┌─ RECORDED DATA
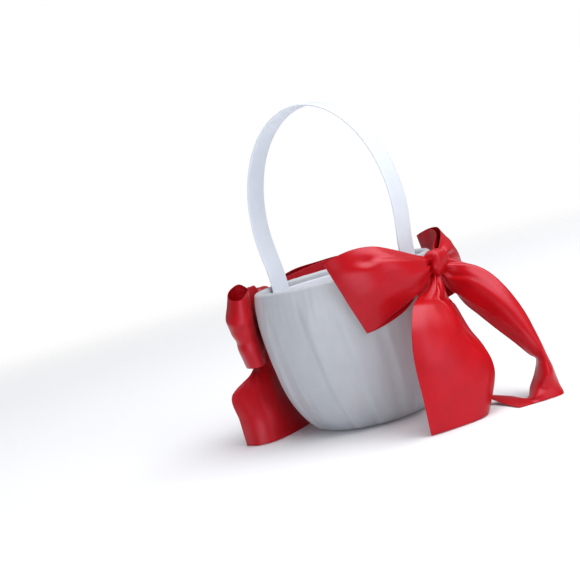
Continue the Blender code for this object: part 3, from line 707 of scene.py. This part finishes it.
└─
┌─ RECORDED DATA
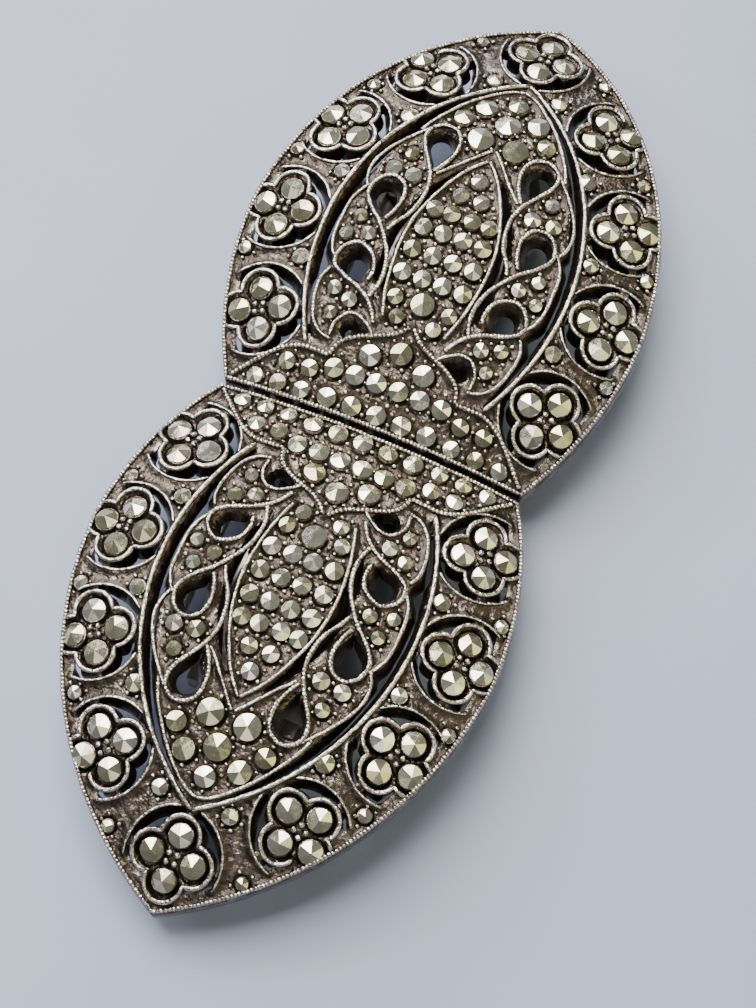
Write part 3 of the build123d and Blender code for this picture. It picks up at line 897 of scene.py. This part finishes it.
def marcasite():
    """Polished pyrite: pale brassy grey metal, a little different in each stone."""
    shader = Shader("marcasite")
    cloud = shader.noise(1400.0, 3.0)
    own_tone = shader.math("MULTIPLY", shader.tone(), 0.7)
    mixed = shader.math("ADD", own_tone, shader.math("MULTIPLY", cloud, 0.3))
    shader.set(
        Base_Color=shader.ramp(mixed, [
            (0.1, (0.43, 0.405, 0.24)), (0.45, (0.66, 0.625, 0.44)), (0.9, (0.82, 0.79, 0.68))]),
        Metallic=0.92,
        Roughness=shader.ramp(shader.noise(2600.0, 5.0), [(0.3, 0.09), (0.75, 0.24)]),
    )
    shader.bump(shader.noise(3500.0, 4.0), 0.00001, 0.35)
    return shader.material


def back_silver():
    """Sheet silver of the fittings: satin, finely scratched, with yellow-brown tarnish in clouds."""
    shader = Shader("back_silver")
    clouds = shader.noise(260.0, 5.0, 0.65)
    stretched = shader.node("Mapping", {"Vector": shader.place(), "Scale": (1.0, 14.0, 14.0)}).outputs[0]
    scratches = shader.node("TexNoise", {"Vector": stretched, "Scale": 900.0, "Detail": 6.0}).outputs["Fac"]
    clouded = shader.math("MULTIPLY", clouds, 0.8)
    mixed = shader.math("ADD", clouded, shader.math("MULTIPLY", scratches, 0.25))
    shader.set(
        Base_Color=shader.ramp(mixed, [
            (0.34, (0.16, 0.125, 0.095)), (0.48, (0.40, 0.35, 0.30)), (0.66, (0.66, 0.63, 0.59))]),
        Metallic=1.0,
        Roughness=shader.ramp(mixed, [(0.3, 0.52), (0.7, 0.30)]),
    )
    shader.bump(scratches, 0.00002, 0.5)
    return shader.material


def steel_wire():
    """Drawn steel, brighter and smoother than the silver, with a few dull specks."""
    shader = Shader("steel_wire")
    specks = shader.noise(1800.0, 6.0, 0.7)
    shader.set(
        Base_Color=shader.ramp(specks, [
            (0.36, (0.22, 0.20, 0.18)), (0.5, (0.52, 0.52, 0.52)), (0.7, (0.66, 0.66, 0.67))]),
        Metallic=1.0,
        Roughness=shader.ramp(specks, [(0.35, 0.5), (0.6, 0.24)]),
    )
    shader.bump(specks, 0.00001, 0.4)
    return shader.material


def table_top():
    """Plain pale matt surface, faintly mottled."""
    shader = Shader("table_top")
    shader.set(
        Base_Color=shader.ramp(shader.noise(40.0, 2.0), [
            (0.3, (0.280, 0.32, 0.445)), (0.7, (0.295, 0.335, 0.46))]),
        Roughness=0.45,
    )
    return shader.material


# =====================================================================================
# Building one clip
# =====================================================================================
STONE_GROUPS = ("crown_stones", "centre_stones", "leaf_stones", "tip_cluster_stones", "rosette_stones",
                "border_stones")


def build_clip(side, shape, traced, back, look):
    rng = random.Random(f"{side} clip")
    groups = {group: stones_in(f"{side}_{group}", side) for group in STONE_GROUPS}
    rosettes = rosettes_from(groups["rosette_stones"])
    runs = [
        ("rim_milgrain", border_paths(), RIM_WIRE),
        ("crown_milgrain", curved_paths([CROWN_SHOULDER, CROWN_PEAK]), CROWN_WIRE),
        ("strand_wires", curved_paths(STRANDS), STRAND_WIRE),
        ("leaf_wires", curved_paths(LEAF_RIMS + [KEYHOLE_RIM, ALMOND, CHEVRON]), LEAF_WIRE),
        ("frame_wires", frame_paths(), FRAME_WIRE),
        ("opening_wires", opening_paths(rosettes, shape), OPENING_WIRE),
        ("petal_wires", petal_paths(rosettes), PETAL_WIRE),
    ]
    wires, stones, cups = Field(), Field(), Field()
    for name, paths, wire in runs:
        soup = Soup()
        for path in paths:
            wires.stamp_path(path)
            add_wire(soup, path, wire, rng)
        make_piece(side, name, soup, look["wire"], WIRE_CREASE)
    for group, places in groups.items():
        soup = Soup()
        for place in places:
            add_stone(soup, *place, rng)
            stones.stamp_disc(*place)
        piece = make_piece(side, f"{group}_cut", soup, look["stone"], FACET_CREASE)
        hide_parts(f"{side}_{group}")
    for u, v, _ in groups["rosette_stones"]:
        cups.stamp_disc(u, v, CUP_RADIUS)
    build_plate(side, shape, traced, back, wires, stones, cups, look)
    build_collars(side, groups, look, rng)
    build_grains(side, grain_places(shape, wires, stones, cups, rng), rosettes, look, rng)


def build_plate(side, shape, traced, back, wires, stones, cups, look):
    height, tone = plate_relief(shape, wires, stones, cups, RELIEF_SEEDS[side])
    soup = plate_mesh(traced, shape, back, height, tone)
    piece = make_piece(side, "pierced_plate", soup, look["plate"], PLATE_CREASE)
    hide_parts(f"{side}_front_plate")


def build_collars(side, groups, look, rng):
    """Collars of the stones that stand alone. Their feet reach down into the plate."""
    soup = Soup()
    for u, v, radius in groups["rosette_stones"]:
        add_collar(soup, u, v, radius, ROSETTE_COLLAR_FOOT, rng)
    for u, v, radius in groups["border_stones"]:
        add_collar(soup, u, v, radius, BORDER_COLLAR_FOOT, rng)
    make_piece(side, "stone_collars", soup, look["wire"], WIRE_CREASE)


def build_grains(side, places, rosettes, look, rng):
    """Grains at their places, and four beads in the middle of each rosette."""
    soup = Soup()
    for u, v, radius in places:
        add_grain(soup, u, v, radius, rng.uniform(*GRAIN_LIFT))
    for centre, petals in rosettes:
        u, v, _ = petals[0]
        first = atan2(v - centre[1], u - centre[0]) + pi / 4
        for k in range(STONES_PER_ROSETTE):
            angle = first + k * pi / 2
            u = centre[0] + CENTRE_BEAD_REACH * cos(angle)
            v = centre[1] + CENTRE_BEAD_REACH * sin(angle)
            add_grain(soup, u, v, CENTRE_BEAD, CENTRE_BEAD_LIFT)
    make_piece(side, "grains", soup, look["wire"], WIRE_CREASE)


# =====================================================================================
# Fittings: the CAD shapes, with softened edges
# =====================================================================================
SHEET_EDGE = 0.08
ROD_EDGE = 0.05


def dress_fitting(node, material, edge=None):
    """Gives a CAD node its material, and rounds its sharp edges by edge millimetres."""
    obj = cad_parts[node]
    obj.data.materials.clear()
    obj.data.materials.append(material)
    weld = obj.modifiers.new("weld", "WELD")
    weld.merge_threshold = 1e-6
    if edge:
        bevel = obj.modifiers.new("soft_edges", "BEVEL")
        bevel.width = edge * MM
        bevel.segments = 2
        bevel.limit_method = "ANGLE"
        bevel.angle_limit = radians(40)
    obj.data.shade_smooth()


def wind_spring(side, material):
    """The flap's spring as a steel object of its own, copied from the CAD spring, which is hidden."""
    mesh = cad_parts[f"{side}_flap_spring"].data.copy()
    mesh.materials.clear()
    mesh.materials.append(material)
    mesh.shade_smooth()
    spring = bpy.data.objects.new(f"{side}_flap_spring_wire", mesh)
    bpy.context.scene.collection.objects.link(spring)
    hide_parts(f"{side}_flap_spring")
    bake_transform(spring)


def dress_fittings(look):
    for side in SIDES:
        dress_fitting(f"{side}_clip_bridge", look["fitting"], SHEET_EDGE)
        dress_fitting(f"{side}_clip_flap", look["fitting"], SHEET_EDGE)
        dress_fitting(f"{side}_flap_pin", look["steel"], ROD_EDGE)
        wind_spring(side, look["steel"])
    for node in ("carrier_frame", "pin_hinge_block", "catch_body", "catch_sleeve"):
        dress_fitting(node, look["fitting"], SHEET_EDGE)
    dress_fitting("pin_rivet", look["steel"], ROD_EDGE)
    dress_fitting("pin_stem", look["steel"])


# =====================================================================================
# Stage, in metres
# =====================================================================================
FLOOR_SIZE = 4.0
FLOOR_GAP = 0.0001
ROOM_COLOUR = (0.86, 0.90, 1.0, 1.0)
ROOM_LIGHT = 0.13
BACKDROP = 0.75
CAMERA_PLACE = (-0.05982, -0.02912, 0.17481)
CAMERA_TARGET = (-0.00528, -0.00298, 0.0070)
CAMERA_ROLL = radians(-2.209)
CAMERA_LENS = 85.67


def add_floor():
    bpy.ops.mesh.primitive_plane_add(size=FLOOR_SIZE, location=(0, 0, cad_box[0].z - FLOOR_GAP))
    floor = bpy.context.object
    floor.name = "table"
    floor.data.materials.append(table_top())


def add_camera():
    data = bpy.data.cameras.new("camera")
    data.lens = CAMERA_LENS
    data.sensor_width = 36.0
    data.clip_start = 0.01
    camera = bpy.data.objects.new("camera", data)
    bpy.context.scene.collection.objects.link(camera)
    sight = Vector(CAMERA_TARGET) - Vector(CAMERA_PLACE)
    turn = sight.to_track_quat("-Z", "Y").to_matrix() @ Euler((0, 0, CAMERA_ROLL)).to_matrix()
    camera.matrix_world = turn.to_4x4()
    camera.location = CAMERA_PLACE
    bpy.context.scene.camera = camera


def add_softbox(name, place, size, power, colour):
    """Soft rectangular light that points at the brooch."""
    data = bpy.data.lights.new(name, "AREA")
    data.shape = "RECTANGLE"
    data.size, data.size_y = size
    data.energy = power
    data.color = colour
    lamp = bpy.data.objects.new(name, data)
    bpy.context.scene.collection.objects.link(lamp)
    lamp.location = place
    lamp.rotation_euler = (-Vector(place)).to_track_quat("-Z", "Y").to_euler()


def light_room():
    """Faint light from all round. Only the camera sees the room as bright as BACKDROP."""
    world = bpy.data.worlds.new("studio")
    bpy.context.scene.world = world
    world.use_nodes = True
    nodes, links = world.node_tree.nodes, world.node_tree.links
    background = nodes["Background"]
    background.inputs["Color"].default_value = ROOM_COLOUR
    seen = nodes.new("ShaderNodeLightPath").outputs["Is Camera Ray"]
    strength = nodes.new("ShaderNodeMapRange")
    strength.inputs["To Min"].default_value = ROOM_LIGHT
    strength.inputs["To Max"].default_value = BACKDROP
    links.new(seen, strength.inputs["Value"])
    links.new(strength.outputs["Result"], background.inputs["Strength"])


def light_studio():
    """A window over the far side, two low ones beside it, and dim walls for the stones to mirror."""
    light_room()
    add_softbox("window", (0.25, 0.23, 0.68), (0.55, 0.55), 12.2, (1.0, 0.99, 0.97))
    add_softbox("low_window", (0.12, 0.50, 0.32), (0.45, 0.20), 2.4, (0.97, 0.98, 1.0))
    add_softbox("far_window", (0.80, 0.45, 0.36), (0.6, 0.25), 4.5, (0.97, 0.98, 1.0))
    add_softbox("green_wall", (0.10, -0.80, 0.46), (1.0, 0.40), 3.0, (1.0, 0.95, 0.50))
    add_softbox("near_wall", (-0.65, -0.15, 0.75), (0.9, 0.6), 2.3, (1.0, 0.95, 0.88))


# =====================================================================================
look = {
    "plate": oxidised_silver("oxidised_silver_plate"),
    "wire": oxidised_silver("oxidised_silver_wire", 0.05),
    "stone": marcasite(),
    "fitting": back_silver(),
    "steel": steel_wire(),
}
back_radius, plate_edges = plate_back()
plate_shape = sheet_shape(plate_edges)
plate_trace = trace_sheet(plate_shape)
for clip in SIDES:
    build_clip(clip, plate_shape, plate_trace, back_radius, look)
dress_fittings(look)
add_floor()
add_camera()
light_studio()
└─
_WHAT THE TASK REQUIRES_. State the number of lines holding the word "scene" in the listing. Add nothing else.

_ANSWER TO THE PROBLEM_. 7